━━━ Provided data

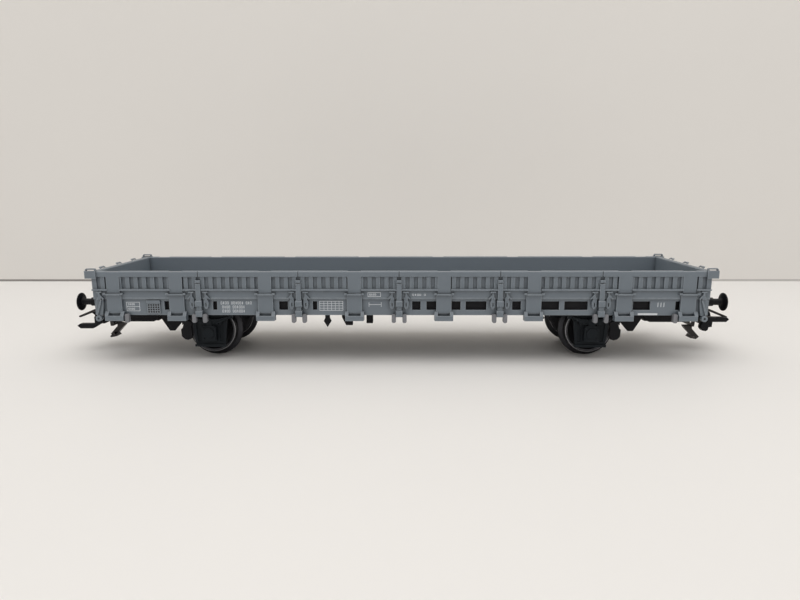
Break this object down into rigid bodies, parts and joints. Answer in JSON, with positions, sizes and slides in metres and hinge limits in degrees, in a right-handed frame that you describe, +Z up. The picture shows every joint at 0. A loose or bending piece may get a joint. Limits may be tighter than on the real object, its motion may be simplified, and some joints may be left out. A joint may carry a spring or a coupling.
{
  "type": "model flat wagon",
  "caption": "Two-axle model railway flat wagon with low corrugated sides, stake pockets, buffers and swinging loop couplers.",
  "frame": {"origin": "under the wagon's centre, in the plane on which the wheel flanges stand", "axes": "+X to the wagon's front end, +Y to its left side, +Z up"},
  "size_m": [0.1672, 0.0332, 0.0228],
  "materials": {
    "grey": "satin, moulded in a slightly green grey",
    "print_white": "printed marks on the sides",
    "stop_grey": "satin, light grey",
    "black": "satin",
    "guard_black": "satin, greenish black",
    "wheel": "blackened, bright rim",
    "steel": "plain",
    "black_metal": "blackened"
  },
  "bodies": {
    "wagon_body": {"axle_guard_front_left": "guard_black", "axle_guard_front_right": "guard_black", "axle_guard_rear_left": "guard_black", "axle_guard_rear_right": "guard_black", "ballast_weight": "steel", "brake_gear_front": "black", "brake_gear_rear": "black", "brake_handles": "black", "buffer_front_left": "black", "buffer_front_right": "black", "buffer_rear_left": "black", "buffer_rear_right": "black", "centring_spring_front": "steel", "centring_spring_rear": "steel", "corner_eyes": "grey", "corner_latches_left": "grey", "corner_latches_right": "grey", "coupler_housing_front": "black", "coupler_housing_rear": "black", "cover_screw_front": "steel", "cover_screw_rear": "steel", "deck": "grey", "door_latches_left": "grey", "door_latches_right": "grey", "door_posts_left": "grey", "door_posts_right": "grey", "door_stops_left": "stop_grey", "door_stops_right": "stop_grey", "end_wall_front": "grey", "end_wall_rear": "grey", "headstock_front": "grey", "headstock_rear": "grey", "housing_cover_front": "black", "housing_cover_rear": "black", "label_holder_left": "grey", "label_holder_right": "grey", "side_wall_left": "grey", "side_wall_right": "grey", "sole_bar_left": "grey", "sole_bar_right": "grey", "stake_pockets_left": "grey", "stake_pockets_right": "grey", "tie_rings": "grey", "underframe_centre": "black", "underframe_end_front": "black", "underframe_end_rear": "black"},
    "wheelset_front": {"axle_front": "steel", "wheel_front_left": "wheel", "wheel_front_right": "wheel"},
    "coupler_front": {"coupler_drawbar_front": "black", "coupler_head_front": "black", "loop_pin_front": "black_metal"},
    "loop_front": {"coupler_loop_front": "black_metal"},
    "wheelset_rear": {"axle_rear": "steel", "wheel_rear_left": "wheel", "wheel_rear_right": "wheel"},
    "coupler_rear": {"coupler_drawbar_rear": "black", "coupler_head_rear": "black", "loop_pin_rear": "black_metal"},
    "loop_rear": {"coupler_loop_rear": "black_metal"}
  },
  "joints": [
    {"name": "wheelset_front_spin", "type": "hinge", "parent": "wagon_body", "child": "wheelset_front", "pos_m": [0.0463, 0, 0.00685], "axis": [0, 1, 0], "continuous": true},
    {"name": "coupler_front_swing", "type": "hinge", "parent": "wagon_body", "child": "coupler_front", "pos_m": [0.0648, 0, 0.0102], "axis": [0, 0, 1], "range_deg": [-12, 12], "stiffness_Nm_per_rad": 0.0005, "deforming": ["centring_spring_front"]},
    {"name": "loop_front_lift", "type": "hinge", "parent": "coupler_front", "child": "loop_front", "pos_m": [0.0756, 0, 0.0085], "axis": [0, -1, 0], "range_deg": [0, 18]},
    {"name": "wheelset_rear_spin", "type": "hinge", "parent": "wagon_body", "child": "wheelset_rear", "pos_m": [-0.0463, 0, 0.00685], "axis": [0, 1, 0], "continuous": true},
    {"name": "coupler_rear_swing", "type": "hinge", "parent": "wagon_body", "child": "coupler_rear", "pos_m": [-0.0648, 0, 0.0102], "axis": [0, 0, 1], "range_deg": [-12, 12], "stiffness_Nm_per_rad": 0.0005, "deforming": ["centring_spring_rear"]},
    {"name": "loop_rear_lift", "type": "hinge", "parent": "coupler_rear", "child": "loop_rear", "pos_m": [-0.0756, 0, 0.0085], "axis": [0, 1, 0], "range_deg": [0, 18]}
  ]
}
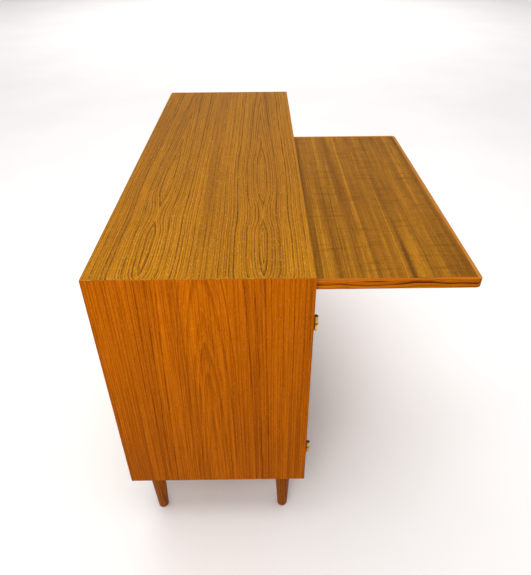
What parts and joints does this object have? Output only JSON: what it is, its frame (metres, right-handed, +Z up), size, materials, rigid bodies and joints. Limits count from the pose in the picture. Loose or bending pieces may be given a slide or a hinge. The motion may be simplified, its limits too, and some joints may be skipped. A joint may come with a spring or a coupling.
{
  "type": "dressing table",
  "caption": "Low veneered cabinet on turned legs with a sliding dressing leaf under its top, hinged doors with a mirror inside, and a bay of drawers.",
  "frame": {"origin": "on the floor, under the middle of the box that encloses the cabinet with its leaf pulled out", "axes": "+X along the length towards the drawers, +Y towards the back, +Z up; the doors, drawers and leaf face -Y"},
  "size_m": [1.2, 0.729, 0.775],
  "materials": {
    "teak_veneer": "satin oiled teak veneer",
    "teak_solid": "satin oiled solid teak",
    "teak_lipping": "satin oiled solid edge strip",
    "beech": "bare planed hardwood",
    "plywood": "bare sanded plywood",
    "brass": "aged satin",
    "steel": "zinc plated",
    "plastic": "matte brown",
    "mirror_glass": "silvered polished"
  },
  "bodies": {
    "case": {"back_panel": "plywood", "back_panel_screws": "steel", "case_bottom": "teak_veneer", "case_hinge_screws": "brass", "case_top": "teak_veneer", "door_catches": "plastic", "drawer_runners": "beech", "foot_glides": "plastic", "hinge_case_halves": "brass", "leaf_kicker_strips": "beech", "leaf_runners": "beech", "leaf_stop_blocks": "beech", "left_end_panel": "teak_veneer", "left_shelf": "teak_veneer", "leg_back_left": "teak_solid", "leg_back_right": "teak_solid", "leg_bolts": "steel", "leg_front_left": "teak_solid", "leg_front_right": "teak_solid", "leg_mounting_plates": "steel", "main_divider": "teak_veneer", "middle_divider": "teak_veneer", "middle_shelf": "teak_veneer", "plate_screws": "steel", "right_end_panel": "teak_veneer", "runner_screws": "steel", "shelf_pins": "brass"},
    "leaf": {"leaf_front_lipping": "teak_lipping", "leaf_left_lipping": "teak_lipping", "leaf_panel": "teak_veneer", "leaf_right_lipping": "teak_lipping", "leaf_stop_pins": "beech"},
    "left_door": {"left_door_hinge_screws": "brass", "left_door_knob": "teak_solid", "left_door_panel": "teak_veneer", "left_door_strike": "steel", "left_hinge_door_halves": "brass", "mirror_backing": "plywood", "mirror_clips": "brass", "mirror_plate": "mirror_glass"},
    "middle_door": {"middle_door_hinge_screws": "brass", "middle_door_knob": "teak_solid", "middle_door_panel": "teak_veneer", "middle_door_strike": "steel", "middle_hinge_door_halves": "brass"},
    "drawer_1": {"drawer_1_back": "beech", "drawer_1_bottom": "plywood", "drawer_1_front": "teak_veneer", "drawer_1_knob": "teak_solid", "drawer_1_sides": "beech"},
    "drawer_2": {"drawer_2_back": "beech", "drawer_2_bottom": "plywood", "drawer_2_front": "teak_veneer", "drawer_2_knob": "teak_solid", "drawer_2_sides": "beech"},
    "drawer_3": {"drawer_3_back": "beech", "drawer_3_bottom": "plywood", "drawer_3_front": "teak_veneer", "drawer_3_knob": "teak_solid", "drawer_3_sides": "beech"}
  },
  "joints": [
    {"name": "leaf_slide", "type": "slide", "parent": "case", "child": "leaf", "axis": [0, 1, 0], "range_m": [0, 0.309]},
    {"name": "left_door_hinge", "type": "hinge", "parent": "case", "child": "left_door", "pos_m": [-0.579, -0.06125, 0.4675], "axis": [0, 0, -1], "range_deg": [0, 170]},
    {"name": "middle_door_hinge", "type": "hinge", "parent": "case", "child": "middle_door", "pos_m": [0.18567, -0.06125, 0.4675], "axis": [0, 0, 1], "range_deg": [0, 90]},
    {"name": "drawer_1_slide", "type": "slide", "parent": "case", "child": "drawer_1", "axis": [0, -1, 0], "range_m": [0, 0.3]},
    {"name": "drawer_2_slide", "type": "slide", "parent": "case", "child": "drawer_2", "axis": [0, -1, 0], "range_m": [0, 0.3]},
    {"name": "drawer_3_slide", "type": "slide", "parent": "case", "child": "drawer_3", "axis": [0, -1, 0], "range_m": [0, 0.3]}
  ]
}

━━━━━━

Exercise aim:
In the records above, locate every line with the string "parts" and copy it.

Task solution:
Break this object down into rigid bodies, parts and joints. Answer in JSON, with positions, sizes and slides in metres and hinge limits in degrees, in a right-handed frame that you describe, +Z up. The picture shows every joint at 0. A loose or bending piece may get a joint. Limits may be tighter than on the real object, its motion may be simplified, and some joints may be left out. A joint may carry a spring or a coupling.
What parts and joints does this object have? Output only JSON: what it is, its frame (metres, right-handed, +Z up), size, materials, rigid bodies and joints. Limits count from the pose in the picture. Loose or bending pieces may be given a slide or a hinge. The motion may be simplified, its limits too, and some joints may be skipped. A joint may come with a spring or a coupling.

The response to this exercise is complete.